Which sounds like another recipe for woo-woo justifying sexual coercion and forcing a relationship based on magic rather than genuine connection… but it doesn’t because Sam is immune. Yes, I was shocked too – they bring in a love interest with super sexy magic power then make the protagonist immune to them – completely immune to his coercive sexy magic, unswayed by his magnetism. Not only that but she doesn’t even think he’s all that hot. Oh he’s cute and all, in his way, but super-smoking, she-can’t-stop-thinking-about-him? Nope. Not at all, besides she’s not really in the market for a boyfriend anyway; partly it’s her parents fear of her following in their teenaged-pregnancy footsteps and partly her own disinterest and focus on other things in her life right now. Boys just don’t have to be her priority.

At which point I look at the author and wonder if they’ve got the right genre.

This leaves Sam and Caleb to become a couple through music and spending time together and mutual interests. It means that, while they do fall in love, they do so in a more organic, natural fashion after getting to know each other. There’s even one point when he asks how much she likes him and Sam says:

“You a’ight”
“Sam”
“What do you want me to say? We’ve just started talking” – I check my invisible watch – “a few weeks ago. We’re still in the introductory stage.”

Yes, I want to frame it and hang it in a museum for its sheer rarity. There’s no insta-love, there’s a slowly developed love. There’s no overwhelming, obsessive attraction – it’s just 2 people who get to know each other well and come to love each other.

In terms of plot, well I think this book is more an introduction of the concept, the world and characters.
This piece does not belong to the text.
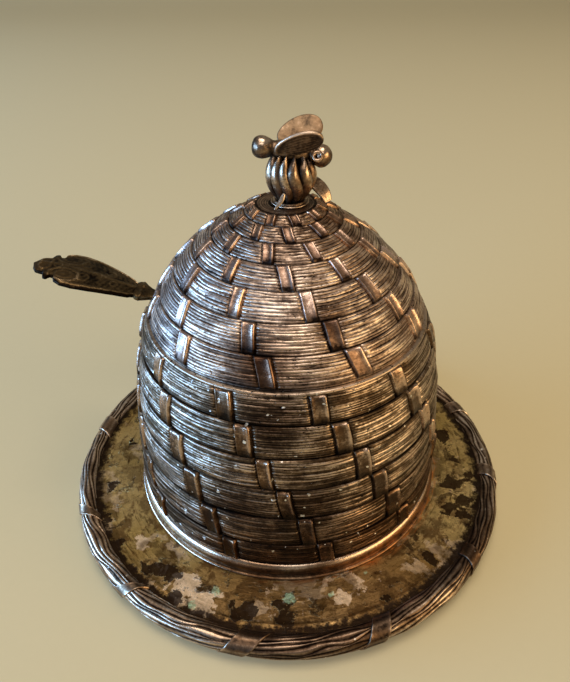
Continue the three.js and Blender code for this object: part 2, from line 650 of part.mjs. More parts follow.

The plot of Sam just learning about this world and slowly growing closer to Caleb is a surprisingly solid plot that holds most of the first half together. It’s not exciting or riveting, but it’s not boring and introduces characters who are interesting enough in their own right to keep the book worth reading. Towards the end the plot of Caleb’s dad is brought in which is just right for that moment – the world and characters have been revealed, it’s time to get some meat on the bones and do something with them; it added both excitement and action as well as a cliffhanger to make the book more than just “and Caleb met Sam”, an ideal addition.


There’s a lot of complexity introduced with this book on a number of issues. Sam addresses and touches upon being mixed race and what that means for her and fitting in with both her dad’s new family as well as with her mother – and racist grandfather. She does it well with the issues melded into the plot rather than there being story breaks for lecture times. It makes the character very real and believable with a strong sense of her origins, race and the life she leads without blatant lampshading or big info-dump breaks.

Similarly, Sam’s mother covers a lot of issues woven into the plot – her loneliness of being a single mother and a woman getting older and starting to panic and resort to more… silly and unwise methods to get a date is interplayed constantly with Sam’s insistence that she’s a beautiful woman who doesn’t need to go to such extremes to try and force a relationship. We have both the insecurities but also Sam’s challenging of those insecurities. Within that, her mother also does a great job of introducing the many dangers women have to face – while at the same time almost parodying herself to keep the tone light, but important. She’s not presented as being silly or outrageous, just zealous.

Even on very complex issues we have a lot of nuance and maturity giving a full idea of some very very awkward feelings. Like Sam’s grief for a dead classmate who died but also was involved in a terrible, unforgiveable crime. There’s a lot of complexity in her reaction – both refusal to forgive what he did or excuse what he did or ignore what he did, but at the same time feeling grief for someone she knew for 16 years and was once friends with.

Unfortunately, there’s also some dubious implications from that – Sam implies (albeit not outright states) that his actions are due to the drugs, which feels a little like a responsibility dodge. There’s also a sense of blaming the victim for being underage at a party where she really shouldn’t have been, the underscoring of that does create some sense of blame on her. However, there’s also a note that she wasn’t the only victim and further emphasis that his victimisation of women was not uncommon or limited turning the focus back on him.

This complex, nuanced, realistic look continues throughout the book – like the way Nadine and Sam both relate to the idea of an incubus or succubus. Yes, it’s not something the host can help or control – and in other books that would translate to an awful lot of woe-is-me whining or complete dismissal of the casualties piling up. Here Sam is sympathetic to that, she knows it’s not directly the fault of the person but at the same time draws a line; whether it’s their fault or not, it is their responsibility to ensure they doesn’t hurt people. Whether that’s learning to fend off their “suitors” or whether that’s working on controlling the spirit. It not being their fault fault doesn’t mean they gets to duck responsibility for it. And if Sam thinks it’s dangerous then she’s gone – she’s not risking her life or the life of others.

We do have some good female characters around Sam with both her mother and Nadine – but they are both unfortunately targeted for victimisation and loss; but women do make up the majority of Sam’s admittedly limited and small social circle and they are diverse in their strengths and outlooks.

There are no GBLT characters and, like most incubus/succubus stories, this is both very heteronormative and gender essentialist. The spirits are passed down male or female lines. So a girl wouldn’t inherit her father’s incubus, because it’s a “male” spirt. Similarly, an incubus’s spirit will only ever attract women because it’s a male spirit.


Overall the book is good. I think it’s slow in places and I could use a little extra world building about the nature of Cambions, what the different cambions are and what else is out there. This is one of those books I have some difficulty in grading because I find myself being rather gleeful about it – it subverts so many of the tropes I’ve come to grow so very very tried of. But at the same time I’m not sure how much of my glee is due to trope subversion and how much of it is based on the actual story itself.


At very least, it’s deeply refreshing and an excellent new take on some very old tropes. It sets up a new series really well and I now have a solid foundation to set me up for the next book which I’m now eager to read.